[Data block]
※

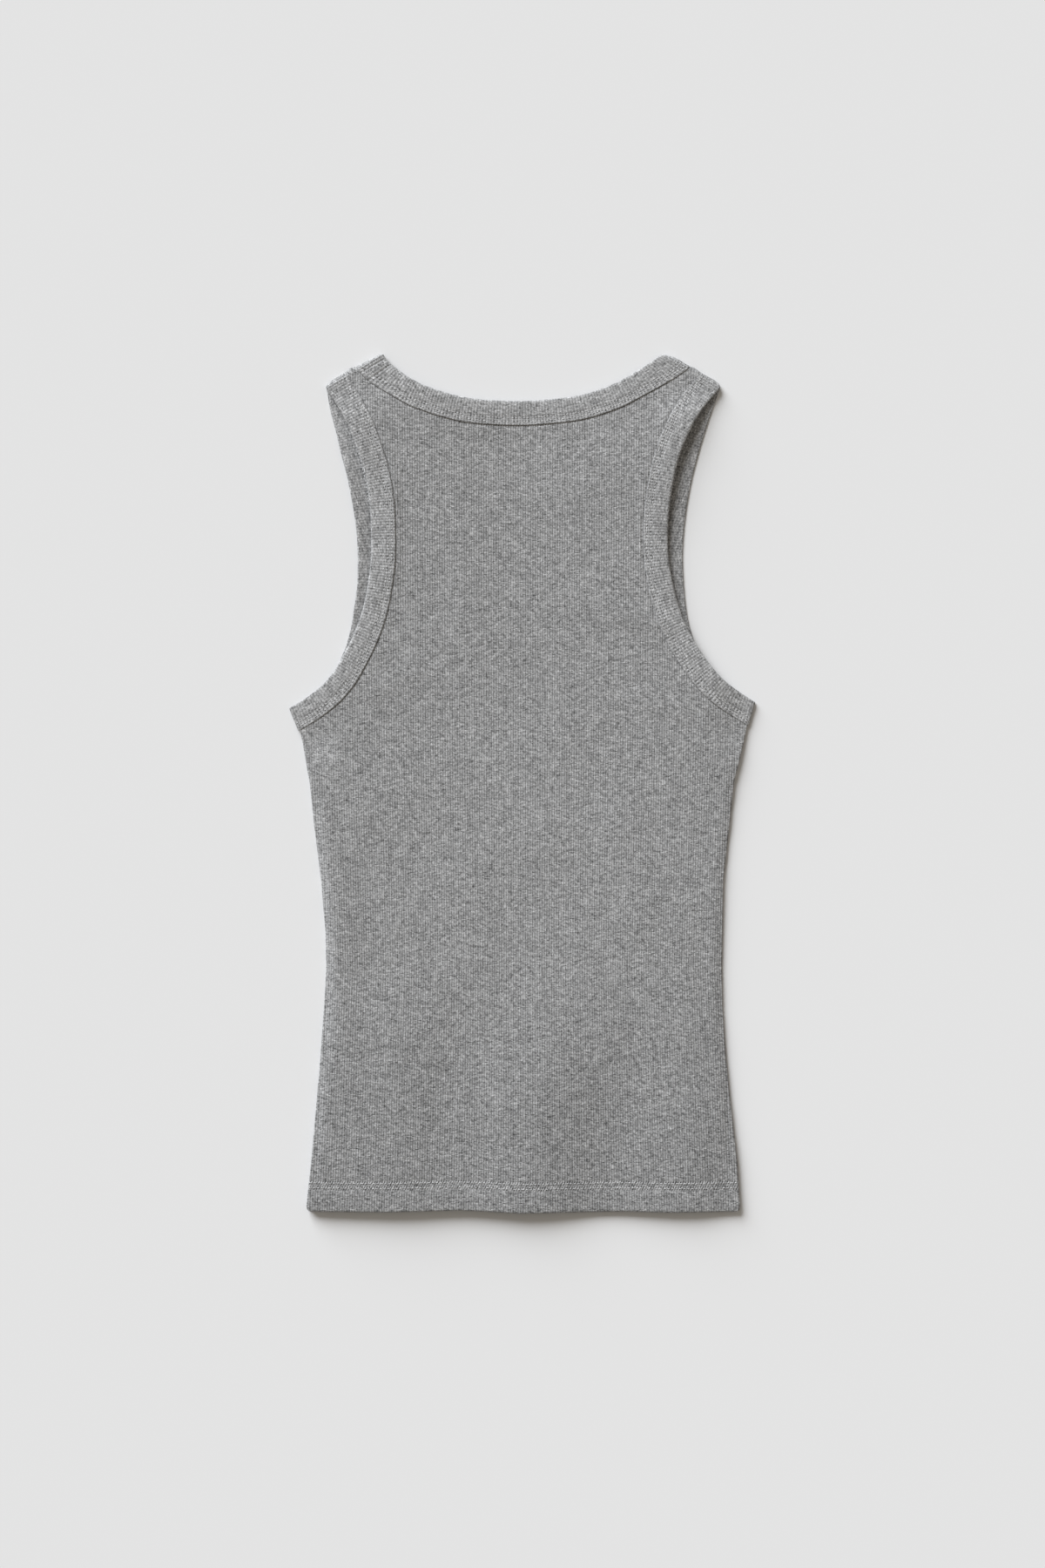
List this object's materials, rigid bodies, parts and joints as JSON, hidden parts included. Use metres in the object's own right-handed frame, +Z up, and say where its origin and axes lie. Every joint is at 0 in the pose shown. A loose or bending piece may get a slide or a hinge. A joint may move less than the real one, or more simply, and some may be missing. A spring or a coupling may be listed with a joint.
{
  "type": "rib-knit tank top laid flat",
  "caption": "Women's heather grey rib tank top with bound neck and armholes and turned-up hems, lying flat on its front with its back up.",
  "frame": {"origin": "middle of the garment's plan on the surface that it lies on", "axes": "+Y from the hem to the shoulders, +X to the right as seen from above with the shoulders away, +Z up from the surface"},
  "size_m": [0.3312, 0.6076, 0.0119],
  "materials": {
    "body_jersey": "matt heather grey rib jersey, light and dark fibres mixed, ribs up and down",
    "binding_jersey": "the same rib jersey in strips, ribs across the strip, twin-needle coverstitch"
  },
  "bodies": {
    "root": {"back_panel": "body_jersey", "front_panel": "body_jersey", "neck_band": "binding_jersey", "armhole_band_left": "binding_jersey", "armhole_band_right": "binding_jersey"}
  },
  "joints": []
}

※

[What the task requires]
Reproduce the listing above word for word.

[Exercise solution]
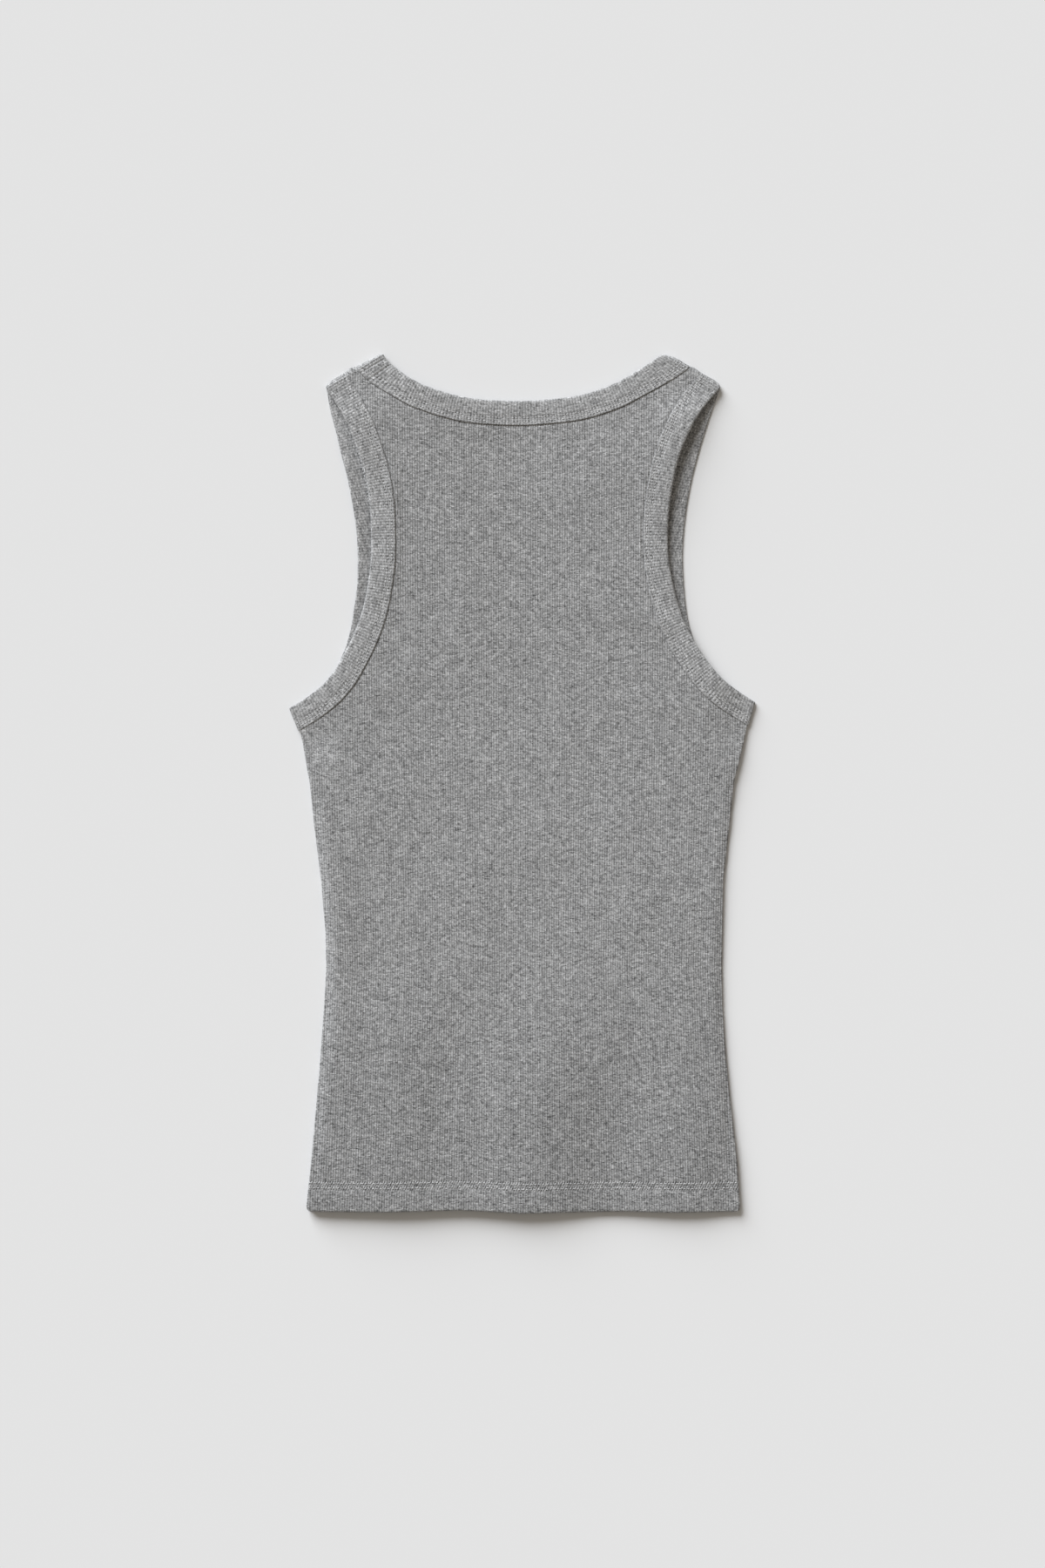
List this object's materials, rigid bodies, parts and joints as JSON, hidden parts included. Use metres in the object's own right-handed frame, +Z up, and say where its origin and axes lie. Every joint is at 0 in the pose shown. A loose or bending piece may get a slide or a hinge. A joint may move less than the real one, or more simply, and some may be missing. A spring or a coupling may be listed with a joint.
{
  "type": "rib-knit tank top laid flat",
  "caption": "Women's heather grey rib tank top with bound neck and armholes and turned-up hems, lying flat on its front with its back up.",
  "frame": {"origin": "middle of the garment's plan on the surface that it lies on", "axes": "+Y from the hem to the shoulders, +X to the right as seen from above with the shoulders away, +Z up from the surface"},
  "size_m": [0.3312, 0.6076, 0.0119],
  "materials": {
    "body_jersey": "matt heather grey rib jersey, light and dark fibres mixed, ribs up and down",
    "binding_jersey": "the same rib jersey in strips, ribs across the strip, twin-needle coverstitch"
  },
  "bodies": {
    "root": {"back_panel": "body_jersey", "front_panel": "body_jersey", "neck_band": "binding_jersey", "armhole_band_left": "binding_jersey", "armhole_band_right": "binding_jersey"}
  },
  "joints": []
}